1. Романный герой – это частный человек. Он не только внешне (в силу обстоятельств), но и внутренне (в силу своего личностного развития) оторван от родового коллектива (общины, семьи и т. п.). Это человек, предоставленный самому себе. Герой волшебной сказки – это человек, в целом приобщенный к родовому коллективу, и лишь временно отделенный от него – для прохождения испытаний.
Татарский – это не просто частный человек, но и, прямо скажем, человек, оторванный от привычного социума и в прямом смысле слова предоставленный самому себе – в своего рода эксперименте на выживание масштабом в целую страну.
2. Романный герой – это свободный человек. Свобода действия и поступка, пусть иногда и свобода вынужденная, – неотъемлемое качество романного героя, и в этом он преодолевает несвободу героя волшебной сказки. Проводя аналогию с таким характерным явлением средневековых литератур, как литературный этикет [114], можно говорить о своеобразном этикете поведения героя волшебной сказки.

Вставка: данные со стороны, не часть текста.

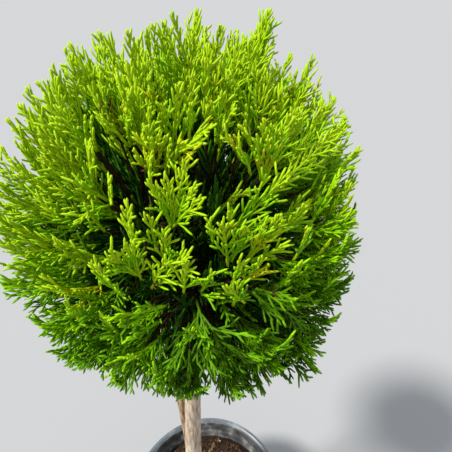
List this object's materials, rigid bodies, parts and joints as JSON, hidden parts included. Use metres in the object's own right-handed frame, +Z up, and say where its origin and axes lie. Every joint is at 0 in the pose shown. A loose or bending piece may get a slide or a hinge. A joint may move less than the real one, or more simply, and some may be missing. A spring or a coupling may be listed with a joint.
{
  "type": "lollipop topiary in a pot",
  "caption": "Evergreen conifer trained as a lollipop standard: a ball of feathery green sprays on a slim leaning trunk with a thinner stem beside it, in a round dark nursery pot",
  "frame": {"origin": "centre of the pot's flat underside", "axes": "+Z up along the height of the plant, -Y towards the front that the picture shows, +X to the right of it"},
  "size_m": [0.3062, 0.2948, 0.9674],
  "materials": {
    "pot_plastic": "satin black plastic, dusty",
    "compost": "loose, rough, moist",
    "bark": "rough bark in long flakes",
    "bough_bark": "rough brown bark",
    "foliage": "fresh, faintly waxy scale leaves"
  },
  "bodies": {
    "root": {"pot": "pot_plastic", "soil": "compost", "trunk": "bark", "second_stem": "bark", "bough_upper_1": "bough_bark", "bough_upper_2": "bough_bark", "bough_upper_3": "bough_bark", "bough_upper_4": "bough_bark", "bough_upper_5": "bough_bark", "bough_middle_1": "bough_bark", "bough_middle_2": "bough_bark", "bough_middle_4": "bough_bark", "bough_middle_5": "bough_bark", "bough_middle_6": "bough_bark", "bough_lower_1": "bough_bark", "bough_lower_2": "bough_bark", "bough_lower_3": "bough_bark", "bough_lower_4": "bough_bark", "bough_lower_5": "bough_bark", "bough_lower_6": "bough_bark", "foliage_top": "foliage", "foliage_upper_1": "foliage", "foliage_upper_2": "foliage", "foliage_upper_3": "foliage", "foliage_upper_4": "foliage", "foliage_upper_5": "foliage", "foliage_middle_1": "foliage", "foliage_middle_2": "foliage", "foliage_middle_3": "foliage", "foliage_middle_4": "foliage", "foliage_middle_5": "foliage", "foliage_middle_6": "foliage", "foliage_lower_1": "foliage", "foliage_lower_2": "foliage", "foliage_lower_3": "foliage", "foliage_lower_4": "foliage", "foliage_lower_5": "foliage", "foliage_lower_6": "foliage"}
  },
  "joints": []
}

Этот герой ритуально закреплен и сюжетно несвободен в своих действиях. «Поведение по правилам, – пишет Е. М. Мелетинский, – определяет структуру сказочного поступка, обязательную в принципе для всех персонажей сказки, но осуществляемую идеально только героем» [115].

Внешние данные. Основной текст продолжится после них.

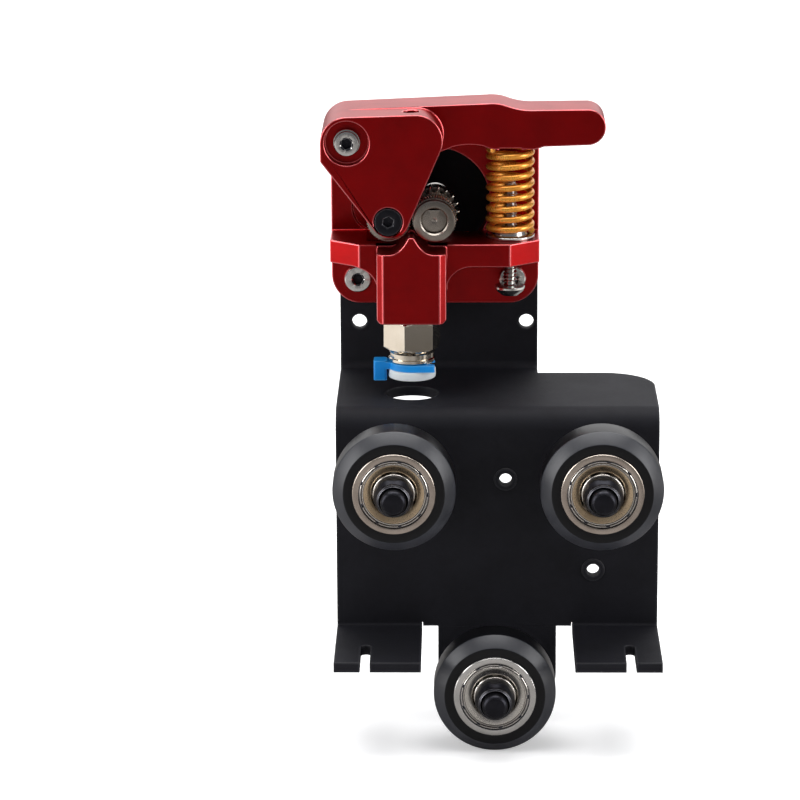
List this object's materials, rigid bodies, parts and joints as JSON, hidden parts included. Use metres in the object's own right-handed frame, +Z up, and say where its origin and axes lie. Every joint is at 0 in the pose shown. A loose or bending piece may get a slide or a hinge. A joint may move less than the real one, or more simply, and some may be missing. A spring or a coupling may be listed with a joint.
{
  "type": "extruder gear assembly",
  "caption": "Dual-gear filament extruder with sprung idler arm and push fitting, bolted to a bent steel carriage plate that rolls on V-groove wheels.",
  "frame": {"origin": "on the hot-end side face of the carriage plate, at the centre of the rail channel midway between the two top wheels", "axes": "+Z up, +X to the right when the wheels face the viewer, +Y from the wheels towards the hot-end side"},
  "size_m": [0.0664, 0.0647, 0.1223],
  "materials": {
    "powder_black": "fine-textured matt powder coat",
    "anodised_red": "satin red anodised",
    "wheel_plastic": "satin turned polymer",
    "bearing_steel": "polished rings with pressed shields",
    "black_oxide": "black oxide, slightly oily",
    "stainless": "bright stainless",
    "gear_steel": "turned and hobbed steel",
    "nickel": "nickel-plated brass",
    "spring_steel": "orange-gold lacquered wire",
    "blue_plastic": "glossy moulded blue",
    "white_plastic": "satin moulded white",
    "plain_aluminium": "turned bare aluminium"
  },
  "bodies": {
    "carriage": {"carriage_plate": "powder_black", "extruder_base": "anodised_red", "left_wheel_spacer": "plain_aluminium", "right_wheel_spacer": "plain_aluminium", "left_wheel_front_bearing_inner_ring": "bearing_steel", "left_wheel_rear_bearing_inner_ring": "bearing_steel", "left_wheel_bearing_shim": "stainless", "left_wheel_axle_screw": "black_oxide", "left_wheel_axle_nut": "black_oxide", "right_wheel_front_bearing_inner_ring": "bearing_steel", "right_wheel_rear_bearing_inner_ring": "bearing_steel", "right_wheel_bearing_shim": "stainless", "right_wheel_axle_screw": "black_oxide", "right_wheel_axle_nut": "black_oxide", "pivot_screw": "stainless", "pivot_washer": "stainless", "tension_spring": "spring_steel", "spring_seat_nut": "stainless", "motor_screw_lower_left": "stainless", "motor_screw_lower_right": "stainless", "motor_screw_upper_right": "stainless", "fitting_body": "nickel", "fitting_collet": "white_plastic"},
    "left_wheel": {"left_wheel_tyre": "wheel_plastic", "left_wheel_front_bearing_outer_ring": "bearing_steel", "left_wheel_front_bearing_balls": "stainless", "left_wheel_rear_bearing_outer_ring": "bearing_steel", "left_wheel_rear_bearing_balls": "stainless"},
    "right_wheel": {"right_wheel_tyre": "wheel_plastic", "right_wheel_front_bearing_outer_ring": "bearing_steel", "right_wheel_front_bearing_balls": "stainless", "right_wheel_rear_bearing_outer_ring": "bearing_steel", "right_wheel_rear_bearing_balls": "stainless"},
    "eccentric": {"eccentric_spacer": "plain_aluminium", "lower_wheel_front_bearing_inner_ring": "bearing_steel", "lower_wheel_rear_bearing_inner_ring": "bearing_steel", "lower_wheel_bearing_shim": "stainless", "lower_wheel_axle_screw": "black_oxide", "lower_wheel_axle_nut": "black_oxide"},
    "lower_wheel": {"lower_wheel_tyre": "wheel_plastic", "lower_wheel_front_bearing_outer_ring": "bearing_steel", "lower_wheel_front_bearing_balls": "stainless", "lower_wheel_rear_bearing_outer_ring": "bearing_steel", "lower_wheel_rear_bearing_balls": "stainless"},
    "arm": {"tension_arm": "anodised_red", "idler_screw": "black_oxide"},
    "idler": {"idler_gear": "gear_steel", "idler_needle_bearing": "bearing_steel"},
    "drive": {"drive_gear": "gear_steel", "drive_gear_grub_screw": "black_oxide", "motor_shaft_stub": "stainless"},
    "preload_screw": {"tension_screw": "stainless"},
    "clip": {"collet_clip": "blue_plastic"}
  },
  "joints": [
    {"name": "left_wheel_spin", "type": "hinge", "parent": "carriage", "child": "left_wheel", "pos_m": [-0.02, -0.0145, 0.01985], "axis": [0, 1, 0], "continuous": true},
    {"name": "right_wheel_spin", "type": "hinge", "parent": "carriage", "child": "right_wheel", "pos_m": [0.02, -0.0145, 0.01985], "axis": [0, 1, 0], "continuous": true},
    {"name": "eccentric_turn", "type": "hinge", "parent": "carriage", "child": "eccentric", "pos_m": [0, -0.005, -0.02055], "axis": [0, 1, 0], "range_deg": [-46, 134]},
    {"name": "lower_wheel_spin", "type": "hinge", "parent": "eccentric", "child": "lower_wheel", "pos_m": [-0.00057, -0.0145, -0.0211], "axis": [0, 1, 0], "continuous": true},
    {"name": "arm_pivot", "type": "hinge", "parent": "carriage", "child": "arm", "pos_m": [-0.02935, 0.017, 0.08285], "axis": [0, 1, 0], "range_deg": [0, 8], "deforming": ["tension_spring"]},
    {"name": "drive_spin", "type": "hinge", "parent": "carriage", "child": "drive", "pos_m": [-0.01235, 0.017, 0.06725], "axis": [0, 1, 0], "continuous": true},
    {"name": "idler_spin", "type": "hinge", "parent": "arm", "child": "idler", "pos_m": [-0.02135, 0.017, 0.06725], "axis": [0, 1, 0], "continuous": true},
    {"name": "preload_screw_turn", "type": "hinge", "parent": "carriage", "child": "preload_screw", "pos_m": [0.0026, 0.02, 0.055], "axis": [0, 0, 1], "range_deg": [-360, 360]},
    {"name": "clip_pull", "type": "slide", "parent": "carriage", "child": "clip", "axis": [-1, 0, 0], "range_m": [0, 0.014]}
  ],
  "couplings": [
    {"joint": "idler_spin", "follows": "drive_spin", "ratio": -1}
  ]
}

Татарский – до тех пор, пока не попадает в Межбанковский комитет – безусловно, свободен, в том числе внутренне, а порой даже оказывается парадоксально свободнее своей свободы, поскольку в галлюцинаторных приключениях (которые в художественном мире романа имеют статус полноценной реальности) преодолевает не только внешние границы и отношения, но и границы самого себя. Вспомним в этой связи сцены общения Татарского с сирруфом, который говорит герою: «… когда ты принимаешь сверхдозу ЛСД или объедаешься пантерными мухоморами, что вообще полное безобразие, ты совершаешь очень рискованный поступок. Ты выходишь из человеческого мира …» (167; курсив наш. – И. С. ); или: «Только что его (Татарского. – И. С. ) было пять, и всем этим пяти было так нехорошо, что Татарский мгновенно постиг, какое это счастье – быть в единственном числе, и поразился, до какой степени люди в своей слепоте этого счастья не ценят» (168).